[THE EXERCISE] Show, in full, each line of the data that contains "body".

>> start DATASET CONTENT

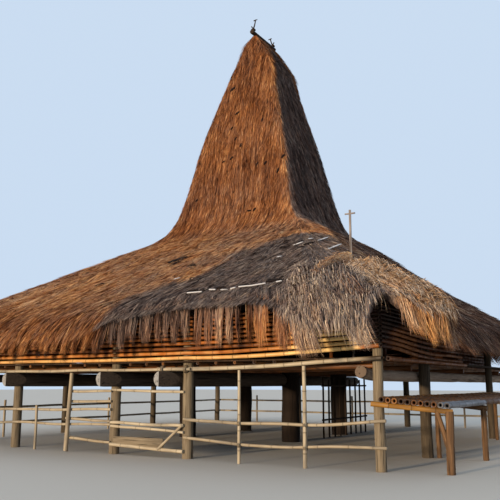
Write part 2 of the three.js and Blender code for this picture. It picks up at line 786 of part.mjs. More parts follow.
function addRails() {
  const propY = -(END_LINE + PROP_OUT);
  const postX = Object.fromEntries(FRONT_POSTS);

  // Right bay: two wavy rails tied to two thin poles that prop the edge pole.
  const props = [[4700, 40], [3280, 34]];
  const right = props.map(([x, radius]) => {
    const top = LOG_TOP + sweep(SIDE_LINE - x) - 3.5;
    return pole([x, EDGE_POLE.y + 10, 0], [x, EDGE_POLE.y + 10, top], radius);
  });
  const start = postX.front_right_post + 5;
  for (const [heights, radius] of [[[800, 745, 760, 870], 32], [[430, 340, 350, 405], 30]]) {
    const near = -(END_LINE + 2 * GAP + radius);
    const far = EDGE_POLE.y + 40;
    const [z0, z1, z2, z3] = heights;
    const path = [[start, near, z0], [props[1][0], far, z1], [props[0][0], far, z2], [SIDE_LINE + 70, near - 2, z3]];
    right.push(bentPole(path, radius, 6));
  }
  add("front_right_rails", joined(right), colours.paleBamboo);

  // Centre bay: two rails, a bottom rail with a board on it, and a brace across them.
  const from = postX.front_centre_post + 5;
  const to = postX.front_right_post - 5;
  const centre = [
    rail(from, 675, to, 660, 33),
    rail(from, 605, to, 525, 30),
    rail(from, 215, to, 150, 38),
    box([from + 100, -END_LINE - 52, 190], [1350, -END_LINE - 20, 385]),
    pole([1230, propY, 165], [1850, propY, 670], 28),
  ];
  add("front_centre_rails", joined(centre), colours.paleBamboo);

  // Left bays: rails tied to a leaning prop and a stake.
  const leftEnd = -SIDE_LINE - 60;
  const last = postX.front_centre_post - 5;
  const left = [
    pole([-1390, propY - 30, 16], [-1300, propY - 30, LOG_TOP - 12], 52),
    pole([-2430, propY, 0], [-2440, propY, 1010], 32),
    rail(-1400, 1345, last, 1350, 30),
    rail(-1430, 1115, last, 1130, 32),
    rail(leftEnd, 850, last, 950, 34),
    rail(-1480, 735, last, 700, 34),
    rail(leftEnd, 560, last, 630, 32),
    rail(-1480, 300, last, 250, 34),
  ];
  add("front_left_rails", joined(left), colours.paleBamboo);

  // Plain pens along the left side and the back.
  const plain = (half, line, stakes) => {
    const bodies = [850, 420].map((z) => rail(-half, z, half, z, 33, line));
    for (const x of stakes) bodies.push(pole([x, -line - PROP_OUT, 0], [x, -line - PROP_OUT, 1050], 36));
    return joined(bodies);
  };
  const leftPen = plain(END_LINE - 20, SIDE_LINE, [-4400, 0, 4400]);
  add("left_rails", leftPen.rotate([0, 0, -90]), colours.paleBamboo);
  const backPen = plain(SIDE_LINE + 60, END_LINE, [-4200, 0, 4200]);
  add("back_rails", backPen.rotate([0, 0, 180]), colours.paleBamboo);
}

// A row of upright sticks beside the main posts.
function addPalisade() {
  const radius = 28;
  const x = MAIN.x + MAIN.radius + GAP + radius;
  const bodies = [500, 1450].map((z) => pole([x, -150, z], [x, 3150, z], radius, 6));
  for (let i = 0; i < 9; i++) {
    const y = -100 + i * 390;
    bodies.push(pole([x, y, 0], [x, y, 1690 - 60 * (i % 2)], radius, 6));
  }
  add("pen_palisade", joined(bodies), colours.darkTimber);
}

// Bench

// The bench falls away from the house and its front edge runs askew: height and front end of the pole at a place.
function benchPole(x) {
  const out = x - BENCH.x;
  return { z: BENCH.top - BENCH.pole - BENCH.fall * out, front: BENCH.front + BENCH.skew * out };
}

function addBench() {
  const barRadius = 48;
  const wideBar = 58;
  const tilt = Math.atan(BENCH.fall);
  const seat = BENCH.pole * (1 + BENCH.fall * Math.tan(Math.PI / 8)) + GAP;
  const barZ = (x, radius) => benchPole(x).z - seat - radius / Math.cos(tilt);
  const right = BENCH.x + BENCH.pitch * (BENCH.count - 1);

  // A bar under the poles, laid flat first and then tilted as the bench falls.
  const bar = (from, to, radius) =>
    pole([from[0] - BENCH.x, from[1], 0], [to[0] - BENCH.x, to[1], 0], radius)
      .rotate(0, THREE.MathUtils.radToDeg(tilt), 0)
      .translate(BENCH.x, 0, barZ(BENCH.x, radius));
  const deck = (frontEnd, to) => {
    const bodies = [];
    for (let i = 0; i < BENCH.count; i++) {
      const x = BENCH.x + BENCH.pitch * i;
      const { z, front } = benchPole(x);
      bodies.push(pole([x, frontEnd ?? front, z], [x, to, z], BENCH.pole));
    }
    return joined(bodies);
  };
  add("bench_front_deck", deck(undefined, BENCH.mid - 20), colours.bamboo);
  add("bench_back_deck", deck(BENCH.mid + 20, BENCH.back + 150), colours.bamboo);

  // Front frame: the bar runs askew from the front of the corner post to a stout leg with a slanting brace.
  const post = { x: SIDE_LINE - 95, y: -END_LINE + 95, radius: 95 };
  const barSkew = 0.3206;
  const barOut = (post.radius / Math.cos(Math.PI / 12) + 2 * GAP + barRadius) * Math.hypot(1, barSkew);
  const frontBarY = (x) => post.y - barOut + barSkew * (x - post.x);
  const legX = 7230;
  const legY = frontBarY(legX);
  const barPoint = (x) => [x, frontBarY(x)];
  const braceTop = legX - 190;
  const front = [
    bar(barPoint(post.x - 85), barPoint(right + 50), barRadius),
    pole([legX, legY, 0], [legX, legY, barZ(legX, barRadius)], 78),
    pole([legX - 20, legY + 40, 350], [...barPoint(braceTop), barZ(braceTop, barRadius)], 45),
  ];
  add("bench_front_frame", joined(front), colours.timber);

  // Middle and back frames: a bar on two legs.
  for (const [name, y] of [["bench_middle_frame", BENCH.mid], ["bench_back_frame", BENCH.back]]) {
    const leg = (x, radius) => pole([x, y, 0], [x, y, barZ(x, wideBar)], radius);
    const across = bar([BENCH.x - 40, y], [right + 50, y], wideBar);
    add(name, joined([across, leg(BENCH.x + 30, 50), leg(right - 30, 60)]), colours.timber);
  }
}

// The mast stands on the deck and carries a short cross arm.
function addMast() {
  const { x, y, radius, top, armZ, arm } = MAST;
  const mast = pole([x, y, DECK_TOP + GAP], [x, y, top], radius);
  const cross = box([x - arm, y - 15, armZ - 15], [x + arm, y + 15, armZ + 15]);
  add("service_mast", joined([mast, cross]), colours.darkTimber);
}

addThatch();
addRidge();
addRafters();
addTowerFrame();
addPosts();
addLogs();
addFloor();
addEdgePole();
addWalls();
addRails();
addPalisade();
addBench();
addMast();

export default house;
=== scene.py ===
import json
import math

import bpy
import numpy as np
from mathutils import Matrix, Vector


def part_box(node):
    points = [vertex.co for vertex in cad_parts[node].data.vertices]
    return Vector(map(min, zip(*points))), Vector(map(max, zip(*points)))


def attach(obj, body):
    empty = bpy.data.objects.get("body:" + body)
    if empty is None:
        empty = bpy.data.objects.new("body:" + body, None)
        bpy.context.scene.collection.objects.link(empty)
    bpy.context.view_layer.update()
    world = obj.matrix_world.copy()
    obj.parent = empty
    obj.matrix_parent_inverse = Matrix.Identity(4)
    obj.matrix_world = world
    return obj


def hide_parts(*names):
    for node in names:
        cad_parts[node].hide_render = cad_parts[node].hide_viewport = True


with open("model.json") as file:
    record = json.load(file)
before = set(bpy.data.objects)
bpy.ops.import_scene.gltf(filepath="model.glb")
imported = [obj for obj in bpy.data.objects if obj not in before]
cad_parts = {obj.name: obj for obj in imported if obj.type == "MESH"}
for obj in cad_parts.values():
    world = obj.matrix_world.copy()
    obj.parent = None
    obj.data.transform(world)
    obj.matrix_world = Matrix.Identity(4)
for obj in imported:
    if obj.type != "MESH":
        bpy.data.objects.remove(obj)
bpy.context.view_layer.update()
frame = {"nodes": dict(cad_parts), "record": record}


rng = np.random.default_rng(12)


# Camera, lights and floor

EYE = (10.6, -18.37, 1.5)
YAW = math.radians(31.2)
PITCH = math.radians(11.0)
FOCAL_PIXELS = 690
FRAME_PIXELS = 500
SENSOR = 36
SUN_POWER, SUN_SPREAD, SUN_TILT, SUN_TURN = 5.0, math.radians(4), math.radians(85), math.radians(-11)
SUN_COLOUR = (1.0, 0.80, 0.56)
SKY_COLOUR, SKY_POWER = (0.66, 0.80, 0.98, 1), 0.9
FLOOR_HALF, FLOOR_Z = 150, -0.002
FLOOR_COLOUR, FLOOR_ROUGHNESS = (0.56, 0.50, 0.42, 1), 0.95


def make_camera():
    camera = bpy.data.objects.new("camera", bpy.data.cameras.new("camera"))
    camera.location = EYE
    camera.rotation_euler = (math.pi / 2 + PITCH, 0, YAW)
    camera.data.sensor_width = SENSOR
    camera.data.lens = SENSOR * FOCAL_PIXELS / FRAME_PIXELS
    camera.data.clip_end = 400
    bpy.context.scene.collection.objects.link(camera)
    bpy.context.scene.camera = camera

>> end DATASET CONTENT

[COMPLETE OUTPUT]
def attach(obj, body):
    empty = bpy.data.objects.get("body:" + body)
        empty = bpy.data.objects.new("body:" + body, None)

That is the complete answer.